Ecovolis (a portmanteau of Eco (from Greek: οἶκος, "house"; -λογία, "study of") and volō: from Latin [English: fly]) was a community based bike sharing program in Tirana, Albania, launched on , from an environmental NGO called Social Stimulating Alternatives Program (PASS). The system was based on 6 bike stations, respectively staffed by two employees in two shifts. During its time, the Ecovolis program was successful in increasing bicycle use in Tirana.

==History==
Initially the Tirana Community Bicycle Albania project was supported from PASS organization and the US-based Pedal for Progress organization, which donated 450 bicycles. Sixty of these were used road bikes, which were modified and painted by local technicians to serve as public bikes in the Ecovolis scheme.
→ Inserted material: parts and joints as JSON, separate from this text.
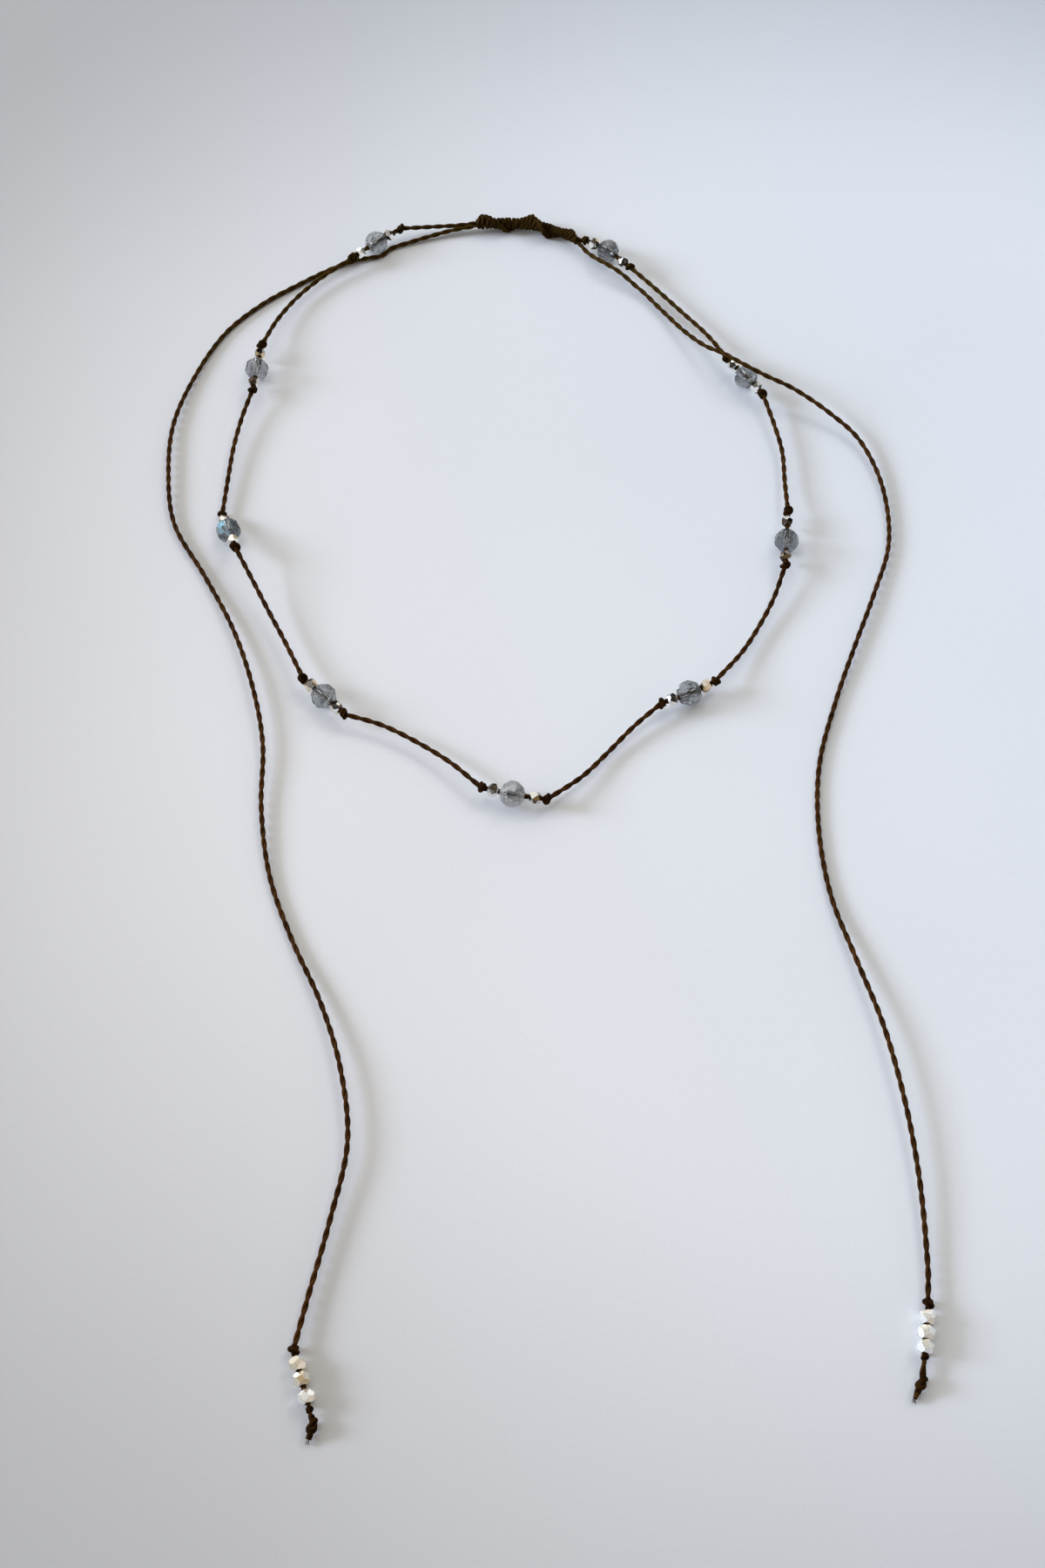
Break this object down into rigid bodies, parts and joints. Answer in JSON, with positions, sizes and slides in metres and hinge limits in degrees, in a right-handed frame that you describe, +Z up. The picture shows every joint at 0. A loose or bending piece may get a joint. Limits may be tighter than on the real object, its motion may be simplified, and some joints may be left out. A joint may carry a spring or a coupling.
{
  "type": "slider necklace",
  "caption": "Slider necklace lying open: faceted grey stones between silver nuggets and knots on waxed cord, closed by a sliding knot, with long tails that end in nuggets.",
  "frame": {"origin": "middle of the loop's box, on the surface that the necklace lies on", "axes": "+Z up from the surface, +Y across the loop towards the sliding knot at the back of the neck, +X to the wearer's side that lies right when seen from above with the sliding knot at the top"},
  "size_m": [0.1255, 0.2285, 0.0047],
  "materials": {
    "grey_stone": "polished, translucent",
    "silver": "polished silver facets",
    "waxed_cord": "waxed two-ply twist",
    "knotted_cord": "waxed, knotted"
  },
  "bodies": {
    "root": {"stone_1": "grey_stone", "stone_2": "grey_stone", "stone_3": "grey_stone", "stone_4": "grey_stone", "stone_5": "grey_stone", "stone_6": "grey_stone", "stone_7": "grey_stone", "stone_8": "grey_stone", "stone_9": "grey_stone", "nugget_1a": "silver", "nugget_1b": "silver", "nugget_2a": "silver", "nugget_2b": "silver", "nugget_3a": "silver", "nugget_3b": "silver", "nugget_4a": "silver", "nugget_4b": "silver", "nugget_5a": "silver", "nugget_5b": "silver", "nugget_6a": "silver", "nugget_6b": "silver", "nugget_7a": "silver", "nugget_7b": "silver", "nugget_8a": "silver", "nugget_8b": "silver", "nugget_9a": "silver", "nugget_9b": "silver", "left_tail_nugget_1": "silver", "left_tail_nugget_2": "silver", "left_tail_nugget_3": "silver", "right_tail_nugget_1": "silver", "right_tail_nugget_2": "silver", "right_tail_nugget_3": "silver", "left_tail_cord": "waxed_cord", "right_tail_cord": "waxed_cord", "loop_cord": "waxed_cord", "slider_knot": "knotted_cord"}
  },
  "joints": []
}
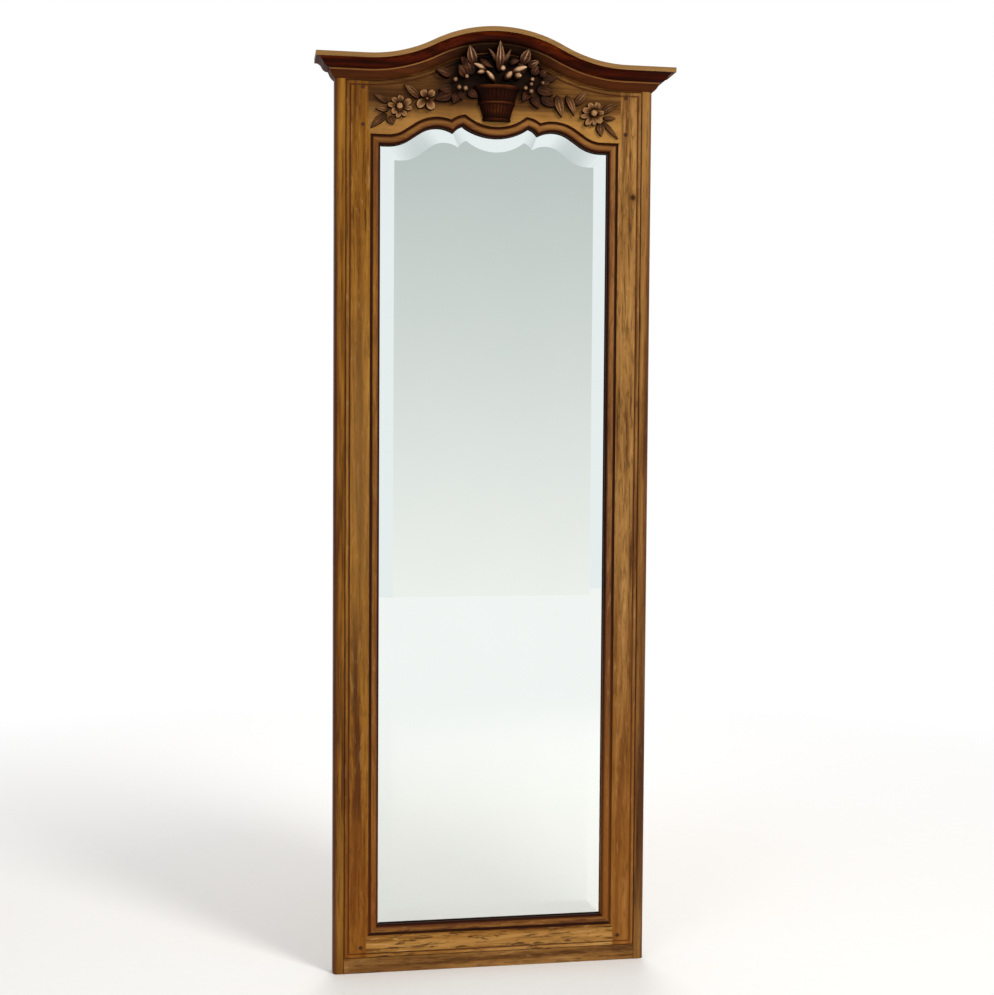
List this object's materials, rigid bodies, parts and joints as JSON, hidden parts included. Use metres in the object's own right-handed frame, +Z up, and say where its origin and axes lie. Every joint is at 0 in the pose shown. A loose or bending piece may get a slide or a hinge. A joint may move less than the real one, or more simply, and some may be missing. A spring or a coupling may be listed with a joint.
{
  "type": "floor mirror",
  "caption": "Tall bevelled floor mirror in an oak frame made like a wardrobe door, with a scalloped head, carved basket of flowers and arched crown moulding.",
  "frame": {"origin": "middle of the footprint on the floor, halfway through the depth of the body", "axes": "+X to the right as seen from the front, +Y to the back, +Z up; the glass faces -Y"},
  "size_m": [0.739, 0.0875, 1.94],
  "materials": {
    "oak_frame": "waxed oak, golden brown with darker grain",
    "oak_crown": "waxed oak, dark red-brown in the hollow and golden on the upper fillet",
    "oak_pegs": "dark waxed oak end grain",
    "carved_oak": "waxed carving, dark in its recesses and worn light on its edges",
    "back_wood": "plain planed wood, unfinished",
    "silvered_glass": "polished plate with a bevelled edge, silvered behind",
    "silvering": "silvered",
    "steel": "dull steel"
  },
  "bodies": {
    "root": {"left_stile": "oak_frame", "right_stile": "oak_frame", "top_rail": "oak_frame", "bottom_rail": "oak_frame", "joint_pegs": "oak_pegs", "left_side_board": "oak_frame", "right_side_board": "oak_frame", "base_rail": "oak_frame", "cap_rail": "oak_frame", "crown_front": "oak_crown", "crown_return_left": "oak_crown", "crown_return_right": "oak_crown", "crown_screws": "steel", "mirror_glass": "silvered_glass", "silvering": "silvering", "left_glazing_strip": "back_wood", "right_glazing_strip": "back_wood", "bottom_glazing_strip": "back_wood", "head_board": "back_wood", "strip_pins": "steel", "setting_blocks": "back_wood", "bottom_batten": "back_wood", "middle_batten": "back_wood", "top_batten": "back_wood", "batten_screws": "steel", "board_nails": "steel", "carved_basket": "carved_oak", "carved_bouquet": "carved_oak", "left_spray": "carved_oak", "right_spray": "carved_oak", "back_board_1": "back_wood", "back_board_2": "back_wood", "back_board_3": "back_wood", "back_board_4": "back_wood", "back_board_5": "back_wood"}
  },
  "joints": []
}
In 2014, Ecovolis participated in European Mobility Week.

==System==
Each Ecovolis station was staffed by two employees in two shifts and contains 30 – 60 bicycles. As of 2014, four stations were in operation in Tirana, and about 2000 people were subscribed. In order to use the bicycles, it was required to provide a personal identification document (such as a passport or an ID card) or to subscribe to the Ecovolis membership card. Bicycles were equipped with a front bicycle basket, a behind carrier, a comfortable saddle and a public fender with the Ecovolis sign. The bicycle stations also provided touristic information to the visitors and a list of the city's main attractions. Being a non-profit social enterprise, the program sometimes offered free bicycle service, cycling courses, donations of bicycles and helmets for children in need, bike tours and a bicycle recycle program.

==Payment==
The program operated in two ways: through membership subscription or a personal identification document (such as passport or ID card). Individuals registered with the program identify themselves with the Ecovolis membership card at any bicycle station. For visitors, the cost was about $1.00 per day. In 2014, Ecovolis allowed users at some of its kiosks to earn credit towards free bicycles use by returning metal cans for recycling.

==Theft and Vandalism==
From March 22, 2011, when the Ecovolis initiative begun, 80 bicycles have not been returned or have been stolen since this year, i.e. an average 10 bicycles per month or 2.5 a week. During three different phases, the bicycles have been replaced and added to the stations.